>> Begin Exercise material
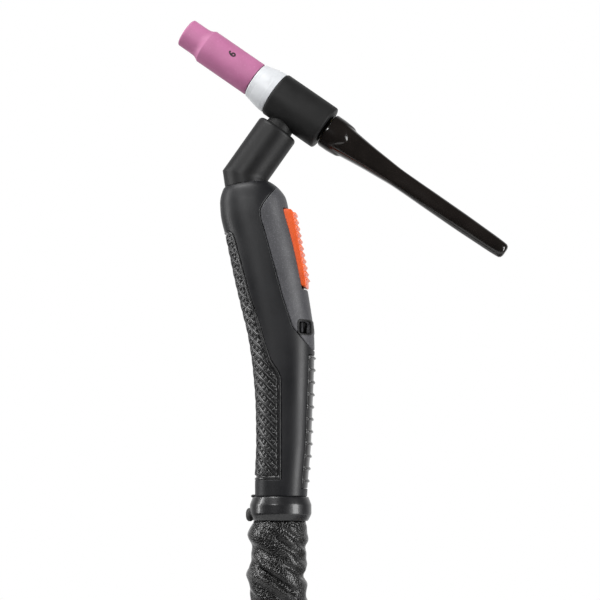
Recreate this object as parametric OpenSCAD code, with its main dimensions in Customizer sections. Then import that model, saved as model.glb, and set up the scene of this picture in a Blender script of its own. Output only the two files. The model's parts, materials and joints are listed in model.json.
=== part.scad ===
// TIG welding torch: swivelling head and elbow neck on a two-shell pistol handle,
// with a leather-covered hose package that lies coiled below the held torch.
// The origin is where the palm holds the handle, +Z up the handle, +X the trigger side.

/* [Head] */
// Outer diameter of the moulded head
head_d = 26; // [24:0.5:34]
// Length of the moulded head in front of its swivel stub
head_front = 12.9; // [11:0.1:18]
// Length of the moulded head behind its swivel stub
head_rear = 21.4; // [14:0.1:30]
// Outer diameter of the brass body inside the head
core_d = 16.4; // [15:0.1:20]
// Diameter of the threads that take the collet body and the back cap
thread_d = 10.4; // [9:0.1:12]
// Diameter of the moulded swivel stub
stub_d = 16; // [14.5:0.1:18]
// Diameter of the brass swivel stem
stem_d = 12; // [10:0.1:13]

/* [Nozzle and electrode] */
// Length of the ceramic nozzle
nozzle_len = 47.6; // [30:0.1:76]
// Outer diameter of the ceramic nozzle
nozzle_d = 20; // [19:0.1:26]
// Outer diameter of the nozzle mouth
mouth_d = 16.6; // [14:0.1:18.5]
// Gas orifice diameter of the nozzle
orifice_d = 9.8; // [6.4:0.1:12]
// Length of the white gasket between the head and the nozzle
gasket_len = 13.5; // [8:0.1:18]
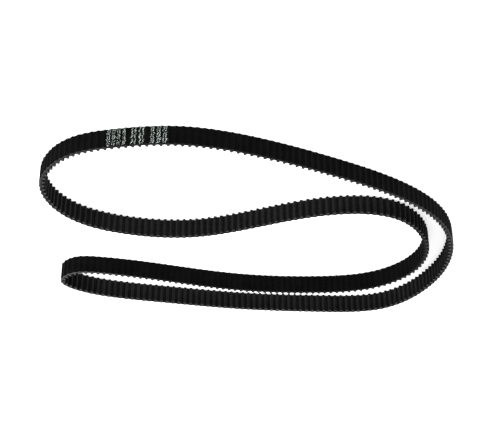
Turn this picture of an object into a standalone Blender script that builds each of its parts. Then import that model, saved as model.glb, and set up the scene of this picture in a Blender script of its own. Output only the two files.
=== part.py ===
"""Rubber timing belt, 3 mm pitch, 300 round teeth, 9 mm wide, standing on one cut edge.

The belt is one endless loop that lies in the bent, bean-like shape that it takes when nothing
drives it. Its layers follow the same route at different depths, from the smooth back to the
tooth tips: back rubber, two tension cords wound side by side, tooth rubber and tooth facing.
"""

import math

import bpy
import numpy as np

MM = 0.001

# Driving dimensions, in millimetres.
PITCH = 3.0
TEETH = 300
WIDTH = 9.0

# Depths from the pitch line, which the cords' centres follow: negative towards the smooth back.
BACK = -0.69
BACK_INNER = -0.24
CORD_RADIUS = 0.2
RUBBER_OUTER = 0.24
RUBBER_LAND = 0.42
FACING_OUTER_LAND = 0.46
FACING_LAND = 0.61
TOOTH_HEIGHT = 1.2
FACING_THICKNESS = FACING_LAND - FACING_OUTER_LAND
LAYER_GAP = 0.04

# Share of one pitch that a tooth takes at its root and at its tip.
ROOT_SHARE = 0.68
TIP_SHARE = 0.34

# The belt bends at the lands between its teeth. A straight stretch between two bends holds at
# most MOST_TEETH teeth, and fewer where the route would leave it by more than MOST_SAG.
MOST_TEETH = 5
MOST_SAG = 0.16

# Each cord is a helix. The two of them lie side by side, so one advances by two spacings a turn.
CORD_SPACING = 0.95
CORD_EDGE = 0.5
CORD_TURNS = {"tension_cord_s": 4.25, "tension_cord_z": 3.25}

# Printed marking: three groups along the back, each of three rows, by distance from the route's
# first point. The outer rows are nearly at the edges, as on a sleeve that is printed, then cut.
PRINT_GROUPS = {"a": (17.0, 26.0), "b": (27.4, 33.9), "c": (35.6, 43.3)}
PRINT_ROWS = {"low": (0.3, 2.9), "mid": (3.2, 5.8), "high": (6.1, 8.7)}
PRINT_LIFT = 0.02
PRINT_THICKNESS = 0.04

# The route of the pitch line, seen from above and travelled clockwise, in millimetres.
ROUTE = [
    (78.5, -65.2), (59.0, -71.5), (32.0, -73.5), (0.5, -66.0), (-34.5, -50.5), (-64.0, -33.5),
    (-88.3, -7.7), (-94.5, 15.0), (-88.2, 47.3), (-67.8, 70.9), (-36.0, 74.8), (7.0, 71.6),
    (45.0, 64.7), (73.0, 58.3), (87.5, 51.8), (94.5, 43.0), (90.0, 36.0), (75.5, 34.5),
    (47.0, 41.0), (9.0, 51.0), (-31.5, 54.0), (-64.0, 47.0), (-79.5, 29.5), (-79.5, 3.0),
    (-64.5, -15.5), (-34.0, -18.5), (0.0, -7.5), (27.5, 0.5), (58.5, -2.0), (83.5, -15.4),
    (93.4, -42.6),
]
ROUTE_STEPS = 200


def smooth_loop(points, steps):
    """A closed cubic spline through the points, as a dense run of steps points for each."""
    points = np.array(points)
    following = np.roll(points, -1, axis=0)
    length = np.hypot(*(following - points).T)[:, None]
    before = np.roll(length, 1)
    count = len(points)
    matrix = np.zeros((count, count))
    for i in range(count):
        matrix[i, i - 1] = length[i, 0]
        matrix[i, i] = 2 * (length[i, 0] + before[i, 0])
        matrix[i, (i + 1) % count] = before[i, 0]
    slope = (following - points) / length
    slopes = np.linalg.solve(matrix, 3 * (length * np.roll(slope, 1, axis=0) + before * slope))
    t = (np.arange(steps) / steps)[:, None, None]
    hermite = (
        (2 * t**3 - 3 * t**2 + 1) * points
        + (t**3 - 2 * t**2 + t) * length * slopes
        + (3 * t**2 - 2 * t**3) * following
        + (t**3 - t**2) * length * np.roll(slopes, -1, axis=0)
    )
    return hermite.transpose(1, 0, 2).reshape(-1, 2)


def distances(loop):
    """How far along the closed loop each point lies, with the whole length as one more value."""
    steps = np.hypot(*(np.roll(loop, -1, axis=0) - loop).T)
    return np.concatenate([[0.0], np.cumsum(steps)])


def lands():
    """The middle of each land between two teeth, on the pitch line, exactly one pitch apart."""
    loop = smooth_loop(ROUTE, ROUTE_STEPS)
    along = distances(loop)
    loop = loop * (PITCH * TEETH / along[-1])
    along = along * (PITCH * TEETH / along[-1])
    closed = np.vstack([loop, loop[:1]])
    at = PITCH * np.arange(TEETH)
    return np.stack([np.interp(at, along, closed[:, k]) for k in (0, 1)], axis=1)


def sag(points):
    """The furthest that the points between the ends lie from the straight line between the ends."""
    way = points[-1] - points[0]
    way = way / np.hypot(*way)
    off = points - points[0]
    return np.abs(off[:, 0] * way[1] - off[:, 1] * way[0]).max()


def bends(land):
    """Numbers of the lands at which the belt bends, so that every stretch holds whole teeth."""
    closed = np.vstack([land, land[:1]])
    chosen = [0]
    while chosen[-1] < TEETH:
        start = chosen[-1]
        reach = 1
        while (
            reach < MOST_TEETH
            and start + reach < TEETH
            and sag(closed[start : start + reach + 2]) < MOST_SAG
        ):
            reach += 1
        chosen.append(start + reach)
    return chosen


def mitres(corners):
    """For each corner of the closed route, the step that moves it one millimetre inwards."""
    way = np.roll(corners, -1, axis=0) - corners
    way = way / np.hypot(*way.T)[:, None]
    inward = np.stack([way[:, 1], -way[:, 0]], axis=1)
    both = inward + np.roll(inward, 1, axis=0)
    return 2 * both / (both**2).sum(axis=1)[:, None]


LAND = lands()
BENDS = bends(LAND)
STRETCH_TEETH = np.diff(BENDS)
CORNERS = LAND[BENDS[:-1]]
MITRES = mitres(CORNERS)

# The origin is the middle of the belt's box, so the route moves there.
outside = CORNERS + MITRES * BACK
CORNERS = CORNERS - (outside.min(axis=0) + outside.max(axis=0)) / 2


def plain_line(depth):
    """The closed outline of a smooth layer's face at this depth."""
    return CORNERS + MITRES * depth


def toothed_line(land_depth, height, root_share, tip_share):
    """The closed outline of a toothed face: four points for each tooth, between its two lands."""
    root, tip = root_share / 2, tip_share / 2
    shape = [(-root, 0.0), (-tip, height), (tip, height), (root, 0.0)]
    outline = []
    for i, teeth in enumerate(STRETCH_TEETH):
        start = CORNERS[i]
        way = CORNERS[(i + 1) % len(CORNERS)] - start
        along = way / np.hypot(*way)
        inward = np.array([along[1], -along[0]])
        for tooth in range(teeth):
            for share, rise in shape:
                outline.append(start + way * (tooth + 0.5 + share) / teeth + inward * (land_depth + rise))
    return np.array(outline)


def material(name, colour, roughness):
    """A Principled material of one colour, not metallic."""
    made = bpy.data.materials.new(name)
    made.use_nodes = True
    shader = made.node_tree.nodes["Principled BSDF"]
    shader.inputs["Base Color"].default_value = (*colour, 1.0)
    shader.inputs["Roughness"].default_value = roughness
    shader.inputs["Metallic"].default_value = 0.0
    return made


def plate(name, outlines, low, high, finish):
    """A flat piece: the area between closed outlines, from height low to height high."""
    curve = bpy.data.curves.new(name, "CURVE")
    curve.dimensions = "2D"
    curve.fill_mode = "BOTH"
    curve.extrude = (high - low) / 2 * MM
    for outline in outlines:
        spline = curve.splines.new("POLY")
        spline.points.add(len(outline) - 1)
        spline.use_cyclic_u = True
        for point, (x, y) in zip(spline.points, outline):
            point.co = (x * MM, y * MM, 0.0, 1.0)
    curve.materials.append(finish)
    piece = bpy.data.objects.new(name, curve)
    piece.location.z = (low + high) / 2 * MM
    belt.objects.link(piece)
    return piece


def cord(name, first_height, turns, finish):
    """One tension cord: a helix that climbs two spacings each time that it goes round the belt."""
    along = distances(CORNERS)
    closed = np.vstack([CORNERS, CORNERS[:1]])
    whole = int(turns)
    at = [turn * along[-1] + d for turn in range(whole) for d in along[:-1]]
    last = along[along < (turns - whole) * along[-1]]
    at += [whole * along[-1] + d for d in last] + [turns * along[-1]]
    curve = bpy.data.curves.new(name, "CURVE")
    curve.dimensions = "3D"
    curve.twist_mode = "Z_UP"
    curve.bevel_depth = CORD_RADIUS * MM
    curve.bevel_resolution = 0
    curve.use_fill_caps = True
    spline = curve.splines.new("POLY")
    spline.points.add(len(at) - 1)
    for point, distance in zip(spline.points, at):
        x, y = (np.interp(distance % along[-1], along, closed[:, k]) for k in (0, 1))
        z = first_height + 2 * CORD_SPACING * distance / along[-1]
        point.co = (x * MM, y * MM, z * MM, 1.0)
    curve.materials.append(finish)
    piece = bpy.data.objects.new(name, curve)
    belt.objects.link(piece)
    return piece


def along_back(start, end, depth):
    """The run of the back's outline, at this depth, between two distances along the route."""
    along = distances(CORNERS)
    line = plain_line(depth)
    line = np.vstack([line, line[:1]])
    at = [start, *(d for d in along if start < d < end), end]
    return np.stack([np.interp(at, along, line[:, k]) for k in (0, 1)], axis=1)


def ink_mark(group, row, finish):
    """One printed group in one row: a thin plate of ink that follows the back."""
    start, end = PRINT_GROUPS[group]
    low, high = PRINT_ROWS[row]
    inner = along_back(start, end, BACK - PRINT_LIFT)
    outer = along_back(start, end, BACK - PRINT_LIFT - PRINT_THICKNESS)
    outline = np.vstack([inner, outer[::-1]])
    return plate(f"print_{group}_{row}", [outline], low, high, finish)


for old in list(bpy.data.objects):
    bpy.data.objects.remove(old, do_unlink=True)

belt = bpy.data.collections.new("timing_belt")
bpy.context.scene.collection.children.link(belt)

back_rubber = material("back_rubber", (0.010, 0.010, 0.010), 0.48)
tooth_rubber = material("tooth_rubber", (0.012, 0.012, 0.012), 0.6)
facing_fabric = material("facing_fabric", (0.014, 0.014, 0.015), 0.75)
glass_cord = material("glass_cord", (0.55, 0.52, 0.44), 0.5)
ink = material("print_ink", (0.42, 0.46, 0.44), 0.6)

plate("back_rubber", [plain_line(BACK), plain_line(BACK_INNER)], 0.0, WIDTH, back_rubber)

for number, (name, turns) in enumerate(CORD_TURNS.items()):
    cord(name, CORD_EDGE + number * CORD_SPACING, turns, glass_cord)

# The facing is as thick on a tooth's flank as on a land, so what it covers is that much slimmer.
slimmer = (FACING_THICKNESS + LAYER_GAP) / PITCH
inner_face = toothed_line(FACING_OUTER_LAND, TOOTH_HEIGHT, ROOT_SHARE - slimmer, TIP_SHARE - slimmer)
rubber_face = toothed_line(RUBBER_LAND, TOOTH_HEIGHT, ROOT_SHARE - 2 * slimmer, TIP_SHARE - 2 * slimmer)
outer_face = toothed_line(FACING_LAND, TOOTH_HEIGHT, ROOT_SHARE, TIP_SHARE)

plate("tooth_rubber", [plain_line(RUBBER_OUTER), rubber_face], 0.0, WIDTH, tooth_rubber)
plate("tooth_facing", [inner_face, outer_face], 0.0, WIDTH, facing_fabric)

for group in PRINT_GROUPS:
    for row in PRINT_ROWS:
        ink_mark(group, row, ink)
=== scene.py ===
"""The looks of a rubber timing belt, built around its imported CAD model.

The belt's layers are made again as fine meshes that follow the same route as the CAD solids: the
back rubber with its low crests, the round teeth with their fabric facing, the twisted cords inside
and the stamped ink on the back. Lengths are in millimetres until a mesh is made.
"""

import math

import bpy
import numpy as np
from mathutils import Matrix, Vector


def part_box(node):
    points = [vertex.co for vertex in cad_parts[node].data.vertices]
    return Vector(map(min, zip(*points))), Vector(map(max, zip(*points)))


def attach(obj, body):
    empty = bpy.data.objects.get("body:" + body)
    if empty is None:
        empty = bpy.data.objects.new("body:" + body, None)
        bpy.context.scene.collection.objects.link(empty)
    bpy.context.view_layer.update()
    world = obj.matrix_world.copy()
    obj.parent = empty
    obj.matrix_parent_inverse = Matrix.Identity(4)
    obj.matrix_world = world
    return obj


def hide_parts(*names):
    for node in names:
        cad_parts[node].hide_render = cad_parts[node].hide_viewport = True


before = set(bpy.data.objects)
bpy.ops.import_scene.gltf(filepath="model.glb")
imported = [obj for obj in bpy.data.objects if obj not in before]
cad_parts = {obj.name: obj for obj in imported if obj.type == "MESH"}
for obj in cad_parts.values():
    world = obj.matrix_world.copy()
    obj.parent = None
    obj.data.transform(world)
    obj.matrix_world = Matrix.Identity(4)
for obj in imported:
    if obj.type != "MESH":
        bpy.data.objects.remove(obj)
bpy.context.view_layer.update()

MM = 0.001
PITCH = 3.0
TEETH = 300
LENGTH = PITCH * TEETH

# The frame gives the belt's width and its place.
LOW, HIGH = (np.array(corner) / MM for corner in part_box("back_rubber"))
FLOOR = LOW[2]
WIDTH = HIGH[2] - LOW[2]
MIDDLE = (LOW[:2] + HIGH[:2]) / 2

# Depths from the pitch line, which the cords' centres follow: negative towards the smooth back.
BACK = -0.69
RUBBER_SPLIT = 0.0
FACING_LAND = 0.61
FACING_THICKNESS = 0.15
BOND = 0.004

# The round tooth, and how the back rises to a crest behind it.
TOOTH_HEIGHT = 1.2
TIP_RADIUS = 0.64
ROOT_FILLET = 0.54
CREST_HEIGHT = 0.45
CREST_PROUD = 0.12
CREST_POWER = 1.1
EDGE_ROUND = 0.1
FACING_ROUND = 0.06

# How finely the faces are divided, and the angle, in degrees, from which an edge shows as sharp.
ROUND_STEPS = 4
FILLET_STEPS = 5
TIP_STEPS = 13
BACK_STEPS = 12
SHARP_ANGLE = 50

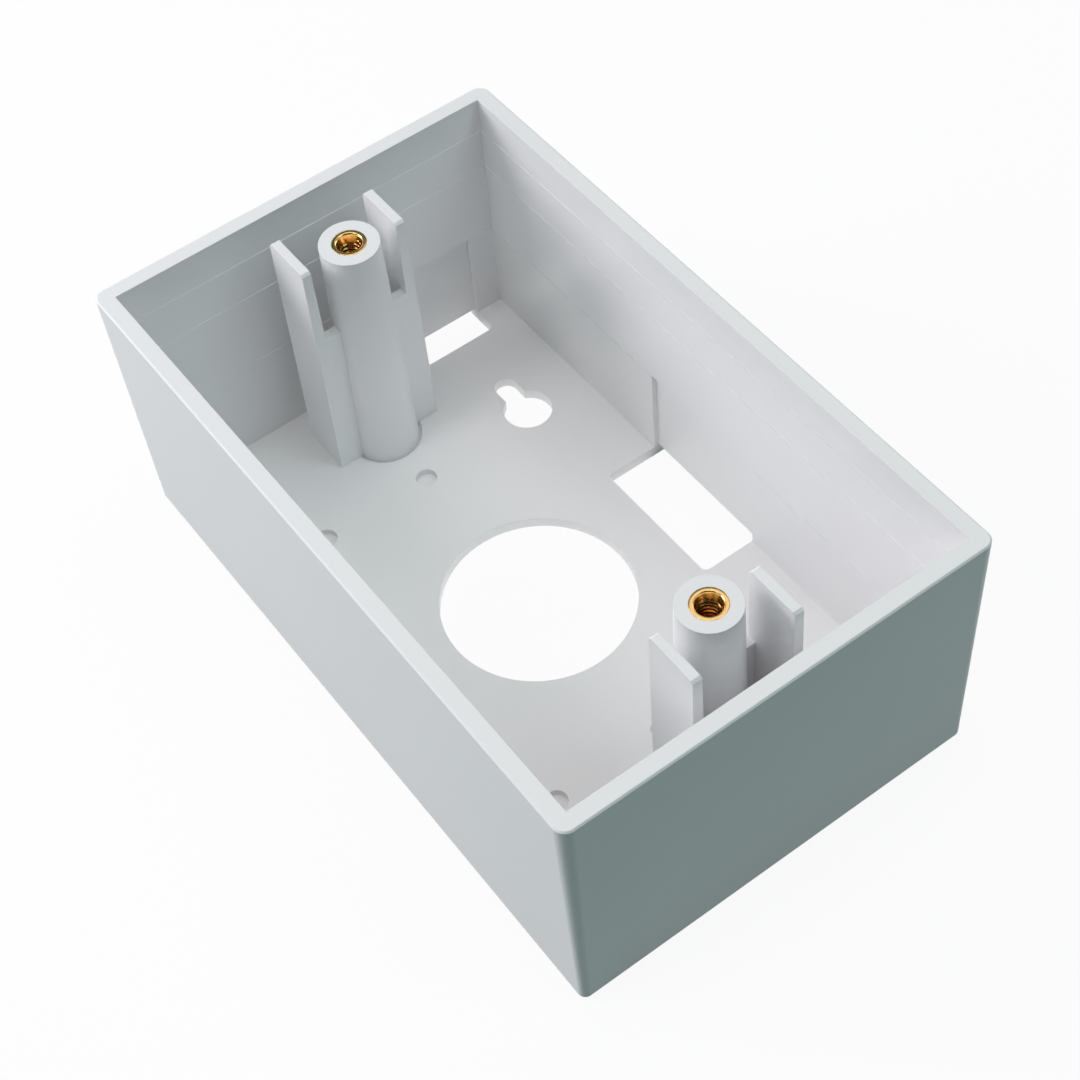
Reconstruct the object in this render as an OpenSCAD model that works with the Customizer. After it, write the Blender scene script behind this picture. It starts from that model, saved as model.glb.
>> End Exercise material
◆ **Your instructions**
Above are the records. Copy the lines beginning at the one that has "0.0, WIDTH, tooth_rubber)" and ending with the one that has "obj.data.transform(world)", unchanged.

◆ **Solution for this exercise**
plate("tooth_rubber", [plain_line(RUBBER_OUTER), rubber_face], 0.0, WIDTH, tooth_rubber)
plate("tooth_facing", [inner_face, outer_face], 0.0, WIDTH, facing_fabric)

for group in PRINT_GROUPS:
    for row in PRINT_ROWS:
        ink_mark(group, row, ink)
=== scene.py ===
"""The looks of a rubber timing belt, built around its imported CAD model.

The belt's layers are made again as fine meshes that follow the same route as the CAD solids: the
back rubber with its low crests, the round teeth with their fabric facing, the twisted cords inside
and the stamped ink on the back. Lengths are in millimetres until a mesh is made.
"""

import math

import bpy
import numpy as np
from mathutils import Matrix, Vector


def part_box(node):
    points = [vertex.co for vertex in cad_parts[node].data.vertices]
    return Vector(map(min, zip(*points))), Vector(map(max, zip(*points)))


def attach(obj, body):
    empty = bpy.data.objects.get("body:" + body)
    if empty is None:
        empty = bpy.data.objects.new("body:" + body, None)
        bpy.context.scene.collection.objects.link(empty)
    bpy.context.view_layer.update()
    world = obj.matrix_world.copy()
    obj.parent = empty
    obj.matrix_parent_inverse = Matrix.Identity(4)
    obj.matrix_world = world
    return obj


def hide_parts(*names):
    for node in names:
        cad_parts[node].hide_render = cad_parts[node].hide_viewport = True


before = set(bpy.data.objects)
bpy.ops.import_scene.gltf(filepath="model.glb")
imported = [obj for obj in bpy.data.objects if obj not in before]
cad_parts = {obj.name: obj for obj in imported if obj.type == "MESH"}
for obj in cad_parts.values():
    world = obj.matrix_world.copy()
    obj.parent = None
    obj.data.transform(world)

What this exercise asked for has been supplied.